Although seasonal-factor distortions will be worked out in later reporting, the March 2013 report was enough of a positive surprise to shift the trade contribution to first-quarter GDP growth from negative to positive, producing upside reporting pressure for the May 30th first-revision to that GDP estimate.
All the trade numbers will be revamped in the benchmark revisions due for this series on June 4th, while all the GDP numbers will be revised an recast back to 1929 in revisions due on July 31st.
Nominal (Not-Adjusted-for-Inflation) Trade Deficit. The Bureau of Economic Analysis (BEA) and the Census Bureau reported this morning, May 2nd, that the nominal, seasonally-adjusted monthly trade deficit in goods and services for March 2013, on a balance-of-payments basis, narrowed to $38.8 billion from a revised $43.6 (previously $43.0) in February 2013. The March 2013 deficit also narrowed from $51.7 billion in March 2012.
The monthly trade deterioration reflected a decline in both exports and imports, with declining imports significantly outpacing exports. Rather than there having been a fundamental shift in trade activity, at work here appears to be a seasonal-adjustment problem, which should balance out in the months ahead. Roughly, one-quarter of the decline in imports was attributable to activity surrounding the oil market.
Crude Oil and Energy-Related Petroleum Products. For the month of March 2013, the not-seasonally-adjusted average price of imported oil rose to $96.95 per barrel, from $95.96 in February, but it was down from an average of $107.95 in March 2013.
Not-seasonally-adjusted, the value of monthly oil imports increased in March, with higher prices more than offsetting declining physical volume. Not-seasonally-adjusted physical oil import volume in March 2013 averaged 6.959 million barrels per day, down from 7.313 million in February 2013, and down from 8.738 million barrels per day in March 2012. See the Opening Comments for other unadjusted data.
Cautions on Data Quality. Potentially heavy distortions in headline data continue from seasonal adjustments, much as has been seen in other economic releases, such as retail sales and payrolls, where the headline number reflects month-to-month change. As has been discussed frequently (see Hyperinflation 2012 for example), the extraordinary length and depth of the current business downturn have disrupted regular seasonality patterns. Accordingly, the markets should not rely heavily on the accuracy of the monthly headline data.
Real (Inflation-Adjusted) Trade Deficit. Adjusted for seasonal factors and net of oil-price swings and other inflation (2005 chain-weighted dollars as used in reporting real GDP), the March 2013 merchandise trade deficit (no services) came in at $44.4 billion, versus a revised $47.8 (previously $47.4) billion in February. The March 2013 deficit of $44.4 billion also narrowed against the $49.9 billion monthly deficit estimated for March 2012.
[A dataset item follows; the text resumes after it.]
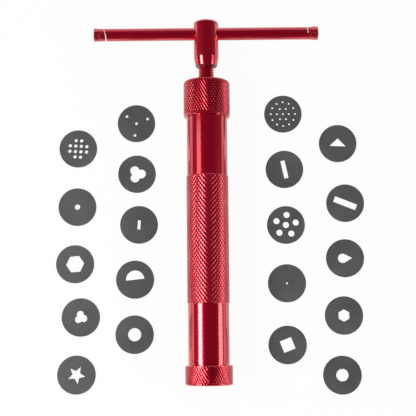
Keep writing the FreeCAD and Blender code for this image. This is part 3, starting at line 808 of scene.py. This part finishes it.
side = flare_section()
section = ([(0, -BAR_HALF)] + [(radius, -at) for radius, at in reversed(side)]
           + [(BAR, at) for at in stations(-50.85, -49.8, 0.15)]
           + [(BAR, at) for at in stations(-47, 47, 3.0)]
           + [(BAR, at) for at in stations(49.8, 50.85, 0.15)] + side + [(0, BAR_HALF)])
bar = spun("t_bar", section, SMOOTH_COLUMNS)
bare = bar.data.attributes.new("bare", "FLOAT", "POINT")
for vertex in bar.data.vertices:
    bare.data[vertex.index].value = skin_cut(vertex.co)
    vertex.co = dented(vertex.co)
coloured(bar, RED_TUBE)
across_hub = (ON_AXIS @ Matrix.Translation((0, BAR_STATION * MM, 0))
              @ Matrix.Rotation(-math.pi / 2, 4, "Z"))
finished(bar, "tommy_bar", ["tommy_bar"], across_hub)

# %% [markdown]
# ## The small parts inside
#
# The piston, its seal and its fixing screw keep their measured shapes, since each is already what
# the real piece is. They only need their finishes.

# %% Finish the measured parts
def finish_node(name, material):
    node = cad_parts[name]
    node.data.materials.clear()
    node.data.materials.append(material)


finish_node("piston", TURNED)
finish_node("piston_seal", RUBBER)
finish_node("piston_fixing", ZINC)
print("finished the piston, its seal and its fixing")

# %% [markdown]
# ## The dies
#
# A die is a disc of sheet steel with one shaped opening, or a pattern of holes. Tumbling takes the
# sharp edge off, and that thin rounded rim is what tells the eye that a flat grey disc is metal. So
# each measured disc is copied, its loose triangles are merged and dissolved back into flat faces,
# and a Bevel modifier eases the rims.

# %% Ease the edges of every die
DIE_WELD, FLAT_ANGLE, EASE, LEVEL_FACE = 1e-6, 0.001, 0.1, 0.999


def eased(node_name):
    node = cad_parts[node_name]
    die = bpy.data.objects.new(node_name + "_eased", node.data.copy())
    bpy.context.scene.collection.objects.link(die)

    def whole(form):
        bmesh.ops.remove_doubles(form, verts=form.verts, dist=DIE_WELD)
        flat = [edge for edge in form.edges
                if edge.is_manifold and edge.calc_face_angle() < FLAT_ANGLE]
        bmesh.ops.dissolve_edges(form, edges=flat, use_verts=False)
    tidy(die, whole)
    ease = die.modifiers.new("Ease", "BEVEL")
    ease.width, ease.segments, ease.limit_method = EASE * MM, 3, "ANGLE"
    ease.angle_limit = math.radians(40)
    made_real(die)
    coloured(die, DIE_STEEL)
    finished(die, node_name, [node_name], Matrix.Identity(4), 20)
    for face in die.data.polygons:
        face.use_smooth = abs(face.normal.z) < LEVEL_FACE
    return die


dies = [eased(name) for name in sorted(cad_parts) if name.startswith("die_")]
print(len(dies), "dies")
These data will put upside pressure on the next GDP revision. In terms of first-quarter 2013 GDP, the now complete reporting of first-quarter 2013 trade activity showed a narrowing of the relative quarterly deficit, not the initial estimate of a widening. The headline growth for “advance” estimate of first-quarter GDP was 2.50%, including a negative 0.50% contribution from the widening trade deficit (see Commentary No. 519). As a result of the new trade data, the net-export account should reflect a net positive, not negative, contribution to the revised GDP estimate due for release on May 30th.
With the new data and revisions, the initial full estimate of the first-quarter 2013 annualized trade shortfall is $560.9 (previously guessed at $572.8) billion, versus a revised fourth-quarter 2012 real annualized trade deficit of $569.6 (previously $568.1) billion. With what had been a small net quarter-to-quarter trade deterioration, now turning into a small improvement, the quarterly net-export account shortfall should narrow, adding to the aggregate growth rate in the second GDP estimate. The net export account, however, is only one of a number of GDP components that will be face revision on May 30th.
CONSTRUCTION SPENDING (March 2013)
March’s Decline Was After Prior-Period Downside Revisions. Construction spending appears to be in renewed decline/stagnation. Although the monthly decline for the series of 1.7% was not statistically-significant, prior months were revised lower, and the graphed patterns of activity, both before and after inflation adjustments, are showing downside turns in activity. The annual revision to the series is due for release on July 1st.
Official Reporting. The Census Bureau reported May 1st that the total value of construction put in place in the United States during March 2013 was $856.7 billion, on a seasonally-adjusted—but not inflation-adjusted—annual-rate basis. That estimate was down by a statistically-insignificant 1.7% +/- 1.8% (all confidence intervals are at a 95% level) for the month, from an downwardly revised $871.2 (previously $885.1) billion in February.
Before prior-period revisions, the monthly March decline was 3.2%. With the March 2013 release, the levels of previously-estimated February and January activity revised lower, respectively, by 1.6% and 1.9%. Respective new monthly rates of change in February and January are a gain of 1.5% (previously 1.2%) and a contraction of 4.0% (previously 2.1%). Adjusted for PPI new construction inflation, aggregate real spending in March also was down by 1.7%, following an unchanged level in February.
March 2013 construction spending was up year-to-year by a statistically-significant 4.8% +/- 1.9%, with February’s annual growth revising to 6.2% (previously 7.9%). Net of construction costs indicated by the PPI current construction index, year-to-year growth in spending was 3.7% in March, versus 4.0% in February.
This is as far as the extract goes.